The Beauty of Africa

Meet The 3 Most Powerful Women in Africa

Mo Abudu
Written by See Africa Today

You have often heard about respected male leaders across the world, but there is a new phenomenon courtesy of the most powerful women in Africa.

In December 2021, Forbes listed the 100 most powerful women in the world, and three African women made it to the list.

In a move that defies long-held patriarchal norms, they’re swiping into previously male-dominated areas.

Who are they? What do they do, and how are they changing people’s lives? See Africa Today answers all this.

Here are the three most powerful women in Africa.

Dr Ngozi Okonjo-Iweala

Dr Ngozi Okonjo-Iweala

Dr Ngozi Okonjo-Iweala.
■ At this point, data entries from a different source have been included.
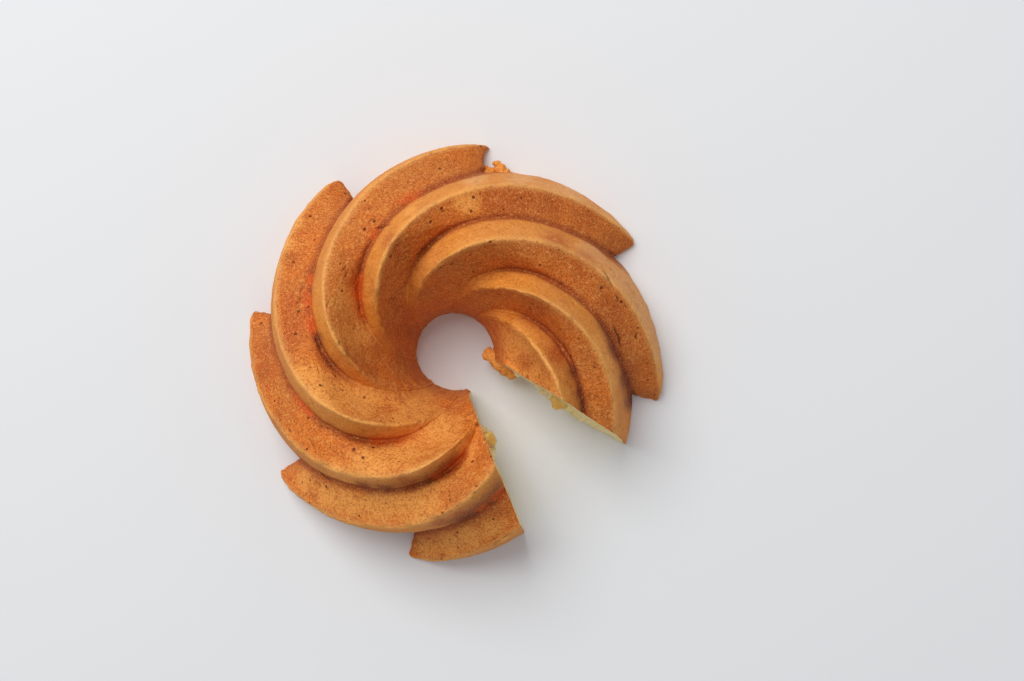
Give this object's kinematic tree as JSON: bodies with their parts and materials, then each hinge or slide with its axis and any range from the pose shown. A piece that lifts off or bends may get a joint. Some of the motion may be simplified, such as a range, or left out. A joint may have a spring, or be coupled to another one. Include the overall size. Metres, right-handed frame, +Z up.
{
  "type": "apple cake",
  "caption": "Golden-brown swirled apple ring cake with one wedge cut away, pale crumb and pieces of apple showing in the two cut faces, standing flat",
  "frame": {"origin": "centre of the footprint's bounding box, on the surface that the cake stands on", "axes": "+Z up along the ring's axis; +Y away from the viewer; the missing wedge opens towards +X and -Y"},
  "size_m": [0.2268, 0.2292, 0.0867],
  "materials": {
    "crust": "baked crust, golden brown, matte, finely pored, over pale yellow crumb at the cuts",
    "apple": "baked apple, translucent golden yellow, moist"
  },
  "bodies": {
    "root": {"cake": "crust", "apple_piece_1": "apple", "apple_piece_2": "apple", "apple_piece_3": "apple", "apple_piece_4": "apple", "apple_piece_5": "apple", "apple_piece_6": "apple"}
  },
  "joints": []
}
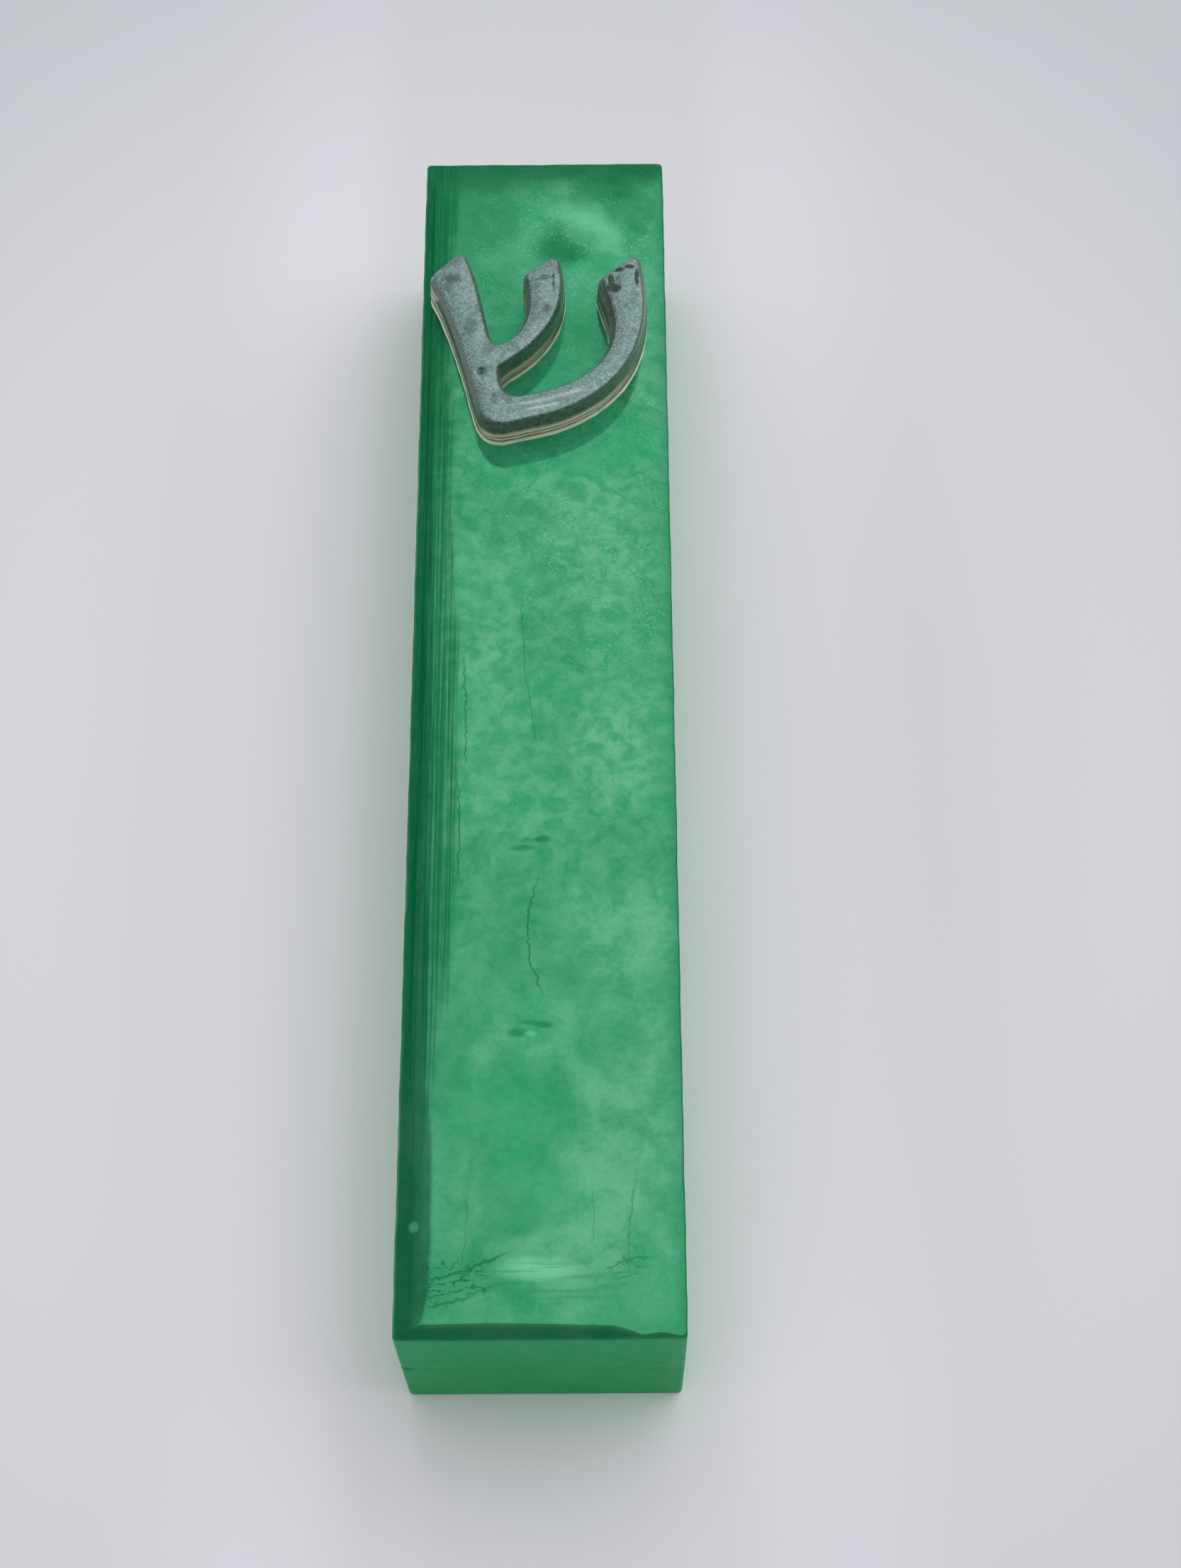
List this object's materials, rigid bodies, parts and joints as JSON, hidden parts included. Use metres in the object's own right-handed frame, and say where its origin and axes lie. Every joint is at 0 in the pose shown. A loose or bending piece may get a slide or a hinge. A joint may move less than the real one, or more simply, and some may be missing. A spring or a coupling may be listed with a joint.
{
  "type": "mezuzah case",
  "caption": "Slim cast resin mezuzah case with a raised shin on its front, a rolled parchment in a trough in its back, and a screw-on or stick-on back plate that it presses over.",
  "frame": {"origin": "centre of the back rim, in the plane that lies on the doorpost", "axes": "+Z out of the front face, +Y up the doorpost towards the letter's end, +X to the right as the letter is read"},
  "size_m": [0.024, 0.12, 0.025],
  "materials": {
    "pearl_resin": "glossy cast epoxy resin, emerald green with pearl mica clouds",
    "clear_resin": "glossy clear cast resin",
    "silver_resin": "glossy resin full of fine silver flake",
    "clear_glue": "glossy cured clear glue",
    "plate_resin": "green resin, sanded flat to a satin finish",
    "foam_tape": "matte closed-cell foam with adhesive faces",
    "liner_paper": "smooth waxed release paper",
    "parchment": "matte natural parchment, blank",
    "clear_film": "glossy thin clear film"
  },
  "bodies": {
    "back_plate": {"back_plate": "plate_resin", "foam_tape_upper": "foam_tape", "foam_tape_lower": "foam_tape", "tape_liner_upper": "liner_paper", "tape_liner_lower": "liner_paper"},
    "case": {"case_body": "pearl_resin", "shin_clear_layer": "clear_resin", "shin_silver_layer": "silver_resin", "shin_glue_bead": "clear_glue"},
    "scroll": {"scroll_parchment": "parchment", "scroll_film": "clear_film"}
  },
  "joints": [
    {"name": "case_pull_off", "type": "slide", "parent": "back_plate", "child": "case", "axis": [0, 0, 1], "range_m": [0, 0.045]},
    {"name": "scroll_lift_out", "type": "slide", "parent": "back_plate", "child": "scroll", "axis": [0, 0, 1], "range_m": [0, 0.0225]}
  ],
  "couplings": [
    {"joint": "scroll_lift_out", "follows": "case_pull_off", "ratio": 0.5}
  ]
}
Photo/Financial Times

Ngozi Okonjo-Iweala, is an economist, and international development expert with more than three decades of experience.

Her scope of work took her to Asia, Europe, Latin America, and the United States.

Her appointment as World Trade Organization Director-General in March 2021 made her the first woman and the first African to hold this position at the global trade organization.

The WTO position made her one of the three most powerful women in Africa.

Trade, she says, helps poor countries escape poverty and move towards a more prosperous future. Besides her international portfolio, she has served her people well.

Dr Okonjo-Iweala served as Nigeria’s Finance Minister twice, from 2003 to 2006 and again from 2011 to 2015. She also served as Foreign Minister for a short time in 2006.

She instituted a lot of change in Nigeria when she held the portfolio of a Finance Minister.

By implementing important reforms to these two Ministries and the government machinery, she was recognized for her achievements. A development economist, she rose to the rank of No. 2 Managing Director, Operations at the World Bank after a 25-year career.

Dr Okonjo-Iweala led her country through a variety of reforms, including macroeconomic, trade, financial, and real-estate-related ones, in her capacity as both a development economist and Finance Minister.

The WTO boss chaired the Vaccine Alliance (Gavi) board which has immunized 760 million children around the world under her leadership.

Forbes ranked her 91st most powerful woman in the world.

Mo Abudu

Mo Abudu

Mo Abudu. Photo. The African Report

Mo Abudu, a Nigerian media entrepreneur, is a global media powerhouse. She founded Ebonylife TV in 2006. She worked as a consultant in human resources management.

As a recruiting consultant with Atlas Recruitment Consultancy in the UK, Mo began her professional career in 1987. She would then join Starform Group in 1990.

In 1993, she returned to Nigeria and was hired by Arthur Andersen to lead ExxonMobil’s Human Resources and Training department.

After years of rendering consultancy in human resources, she launched Ebonylife TV.

The network presently broadcasts in more than 49 African countries, as well as the United Kingdom and the Caribbean.

Sony Pictures Television, AMC Networks, and Netflix have all partnered with Ebonylife TV in the past. An African media business has now struck a multi-title film and television partnership with Netflix for the first time.

Her parents took her to live with her grandmother in Nigeria when she was seven, and she returned to the UK four years later.

The fact that she is the first entrepreneur to own a Pan African network places her among the most powerful women in Africa.

Forbes ranks her 98th among the most powerful female figures in the world.

Samia Suluhu Hassan

Samia Suluhu Hassan

Tanzanian President Samia Suluhu Hassan REUTERS/Stringer/File Photo

Samia Suluhu Hassan is without a doubt among the most powerful women in Africa.

After the death of President John Magufuli in March 2021, Suluhu became Tanzania’s sixth president.

She entered the annals of history by becoming the first female President in Tanzania.  She entered the political scene in 2015 after Magufuli picked her as his vice president.

She made history in September 2021 when she became the fifth woman to ever address the United Nations General Assembly as a head of state or government from Africa.

During the course of her remarks, she criticized the Covid vaccination disparity.

Suluhu’s harsher Covid regulations, including enforced quarantines for travellers from countries with novel variations, set her leadership apart from that of her predecessor.